Scully & Muldar
Word for the day: ARDUINO
No…it’s not a new cheese. It’s not the latest designer brand of cool shoes either. Arduino rolls nicely off the tongue as if it could be something sleek, svelte and expensive. Right? Actually, it’s none of those. But it is super-cool.
Sparkfun.com describes it this way: “Arduino is an open-source platform used for building electronics projects. Arduino is both the physical programmable circuit board (often referred to as a microcontroller) AND it’s also the software, or IDE (Integrated Development Environment) that runs on your computer and is used to write and upload computer code to the physical microcontroller board. (Read more about Arduino here.)
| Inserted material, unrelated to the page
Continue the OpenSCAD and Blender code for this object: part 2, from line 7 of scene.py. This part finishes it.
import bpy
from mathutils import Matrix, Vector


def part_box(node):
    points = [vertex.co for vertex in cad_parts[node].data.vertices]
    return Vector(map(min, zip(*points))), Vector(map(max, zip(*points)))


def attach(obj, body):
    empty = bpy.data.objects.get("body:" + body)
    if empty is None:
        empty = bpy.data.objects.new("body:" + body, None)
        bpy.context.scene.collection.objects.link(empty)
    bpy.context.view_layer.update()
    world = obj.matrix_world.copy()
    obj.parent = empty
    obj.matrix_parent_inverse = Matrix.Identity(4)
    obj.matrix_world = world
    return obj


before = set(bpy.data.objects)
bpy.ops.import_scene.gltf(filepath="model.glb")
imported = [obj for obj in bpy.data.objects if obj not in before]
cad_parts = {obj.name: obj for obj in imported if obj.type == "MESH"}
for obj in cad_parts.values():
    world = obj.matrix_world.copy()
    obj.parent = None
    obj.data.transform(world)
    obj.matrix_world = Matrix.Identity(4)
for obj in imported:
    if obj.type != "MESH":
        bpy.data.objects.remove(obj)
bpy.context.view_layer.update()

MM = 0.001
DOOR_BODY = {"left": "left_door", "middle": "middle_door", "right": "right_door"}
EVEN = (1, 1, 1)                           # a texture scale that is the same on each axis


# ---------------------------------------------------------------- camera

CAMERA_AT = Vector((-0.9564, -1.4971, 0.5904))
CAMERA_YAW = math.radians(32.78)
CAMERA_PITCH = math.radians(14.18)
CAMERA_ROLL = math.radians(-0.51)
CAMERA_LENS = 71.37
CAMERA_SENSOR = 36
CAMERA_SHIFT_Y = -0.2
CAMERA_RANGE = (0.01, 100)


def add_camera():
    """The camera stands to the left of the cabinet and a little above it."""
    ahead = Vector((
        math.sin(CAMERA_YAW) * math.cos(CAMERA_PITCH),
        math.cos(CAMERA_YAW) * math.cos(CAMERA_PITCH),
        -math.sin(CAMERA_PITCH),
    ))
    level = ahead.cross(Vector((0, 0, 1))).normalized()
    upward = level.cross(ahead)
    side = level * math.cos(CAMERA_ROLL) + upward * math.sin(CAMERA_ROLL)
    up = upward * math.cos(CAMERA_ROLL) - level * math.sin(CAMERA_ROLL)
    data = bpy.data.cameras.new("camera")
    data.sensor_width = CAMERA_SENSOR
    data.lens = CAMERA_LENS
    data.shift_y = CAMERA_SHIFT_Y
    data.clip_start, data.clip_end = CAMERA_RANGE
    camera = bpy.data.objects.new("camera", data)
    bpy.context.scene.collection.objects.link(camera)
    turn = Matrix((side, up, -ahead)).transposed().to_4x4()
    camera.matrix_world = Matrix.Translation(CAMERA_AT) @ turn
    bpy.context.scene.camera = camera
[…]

I’m starting with a ground level, basic explanation for promising Geek Girls like me who didn’t know any of this before…but desperately want to know.
Don’t glaze over on me just because I’m getting a little technical. Let’s all agree that technical is exactly the point. It’s also awesome! But the non-tech version is simply this: Sparkfun (and other companies like them) sell hobby-type microcontroller boards with various chips and purposes installed on them and then give you the software or programming to make the boards do interesting things.
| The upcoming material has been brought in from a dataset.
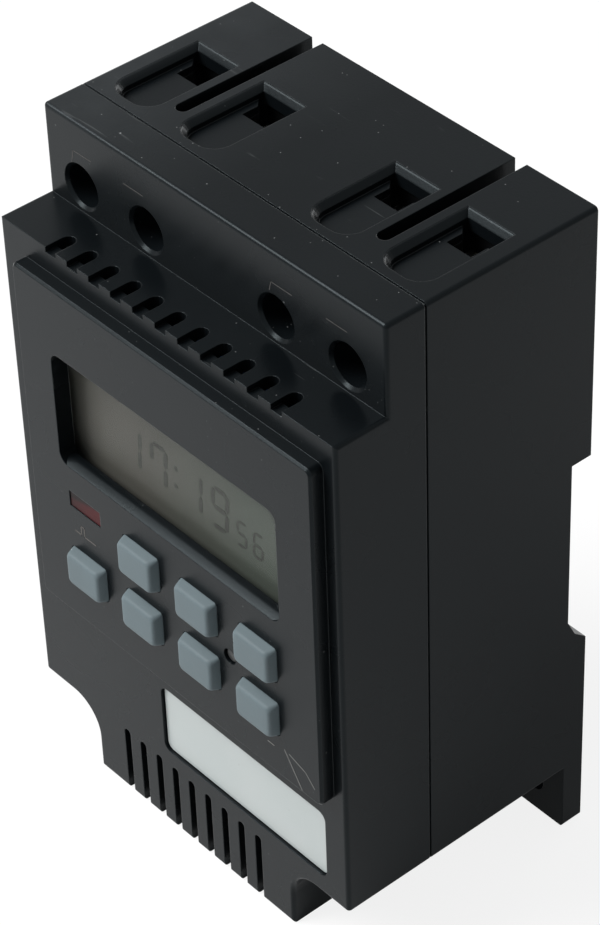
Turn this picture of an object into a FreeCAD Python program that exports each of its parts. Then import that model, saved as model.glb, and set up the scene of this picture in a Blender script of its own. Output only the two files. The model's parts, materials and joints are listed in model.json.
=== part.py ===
import FreeCAD
import Part
import math
import os

V = FreeCAD.Vector

# Digital time switch for a 35 mm rail or a wall.
# Millimetres. X to the right seen from the front, Y to the back, Z up.
# The origin is the middle of the rail slot, on the plane that the rail's flanges rest against.

# Rail and slot
RAIL_HEIGHT = 35.0
RAIL_FLANGE = 1.0
RAIL_GAP = 0.1
SEAT_TO_BACK = 2.4
SLOT_RELIEF = 1.6
SLOT_FLOOR_HEIGHT = 32.0
SLOT_MOUTH_HEIGHT = 37.2
HOOK_DROP = 1.2
HOOK_LENGTH = 14.0
HOOK_PITCH = 40.0
SEAT_RIB_WIDTH = 4.0
SEAT_RIB_PITCH = 26.0

# Case
CASE_WIDTH = 77.0
CASE_HEIGHT = 123.2
CASE_DEPTH = 51.0
WALL = 2.2
EDGE_ROUND = 0.7
SLOT_BELOW_MIDDLE = 2.0
STEP_DEPTH = 9.85
STEP_HEIGHT = 16.2
SEAM_DEPTH = 17.4
SEAM_GROOVE_WIDTH = 0.4
SEAM_GROOVE_DEPTH = 0.4
FOOT_NOTCH_WIDTH = 13.65
FOOT_HEIGHT = 13.0
FOOT_ROUND = 6.1
EAR_THICKNESS = 4.2
EAR_HOLE_RADIUS = 2.2
EAR_HOLE_INSET = 6.8
EAR_HOLE_UP = 6.5

# Raised panel
PANEL_SIDE_MARGIN = 4.0
PANEL_FOOT_MARGIN = 36.0
PANEL_OFFSET = 1.35
PANEL_LEDGE_GAP = 4.5
PANEL_PROUD = 2.5
PANEL_CORNER = 1.2
PANEL_BEVEL = 0.4

# Display
WINDOW_SIDE_MARGIN = 8.2
WINDOW_HEIGHT = 21.6
WINDOW_KEY_GAP = 5.65
WINDOW_CORNER = 2.0
WINDOW_DEPTH = 3.0
WINDOW_RIM = 3.0
PANE_LAP = 1.8
PANE_THICKNESS = 1.2
LCD_LAP = 1.9
LCD_THICKNESS = 1.8
LCD_GAP = 0.2
HOLDER_WALL = 1.1
HOLDER_SHELF = 1.0
ZEBRA_WIDTH = 2.0

# Keys
KEY_WIDTH = 8.5
KEY_HEIGHT = 6.7
KEY_CORNER = 1.0
KEY_BEVEL = 0.6
KEY_PROUD = 1.8
KEY_SIDE_MARGIN = 9.4
SPARE_BELOW_KEYS = 0.3327
SPARE_BETWEEN_KEYS = 0.1721
KEY_GAP = 0.2
KEY_FLANGE = 0.9
KEY_FLANGE_THICKNESS = 1.2
KEY_TRAVEL = 1.0
KEY_STEM_WIDTH = 4.6
KEY_STEM_HEIGHT = 3.2
REST_GAP = 0.3
RESET_RADIUS = 1.15
RESET_GAP = 0.25
RESET_SUNK = 0.5
RESET_FLANGE_RADIUS = 1.9
RESET_TRAVEL = 0.6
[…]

These microcontroller boards sell for around $10, sometimes less when a sale is on. And they are capable of all kind of fun things. Go to Sparkfun.com and browse the LEARN, BLOG and SUPPORT tabs. You’ll be amazed at what you can make with a few inexpensive parts, a computer, some inexpensive tools and a little bit of time. Here are a couple of projects that I personally want to try.
A WiFi connected stuffed animal.
A Smart Mirror that displays the weather
Cloud Lighting that mimics the weather outside
Back to Scully. His blinking eyeball is the Hallowing from Adafruit.com and this board has installed on it a screen with the eyeball script (scripts = program), it also has a motion detector (Scully’s all white other eyeball) and support for a speaker as well as other things.
Since I’m a beginner, getting the eyeball to work and installing it into a plastic skull from the dollar store felt like a major accomplishment. Muldar the spider also came from the dollar store and I bought the glass cloche at Ikea. There were some considerations and a few wrinkles to figure out. For example, the motion detector requires a different power source from the Hallowing AND it doesn’t detect motion through the glass of the cloche. But all the info to accomplish and trouble shoot this project was readily available on the Adafruit site and it was so much fun to create a super-cool Halloween with just a handful of supplies and my laptop.
This is Scully and Muldar guarding the entry way.
I’ll be back next month with a NEW electronics project.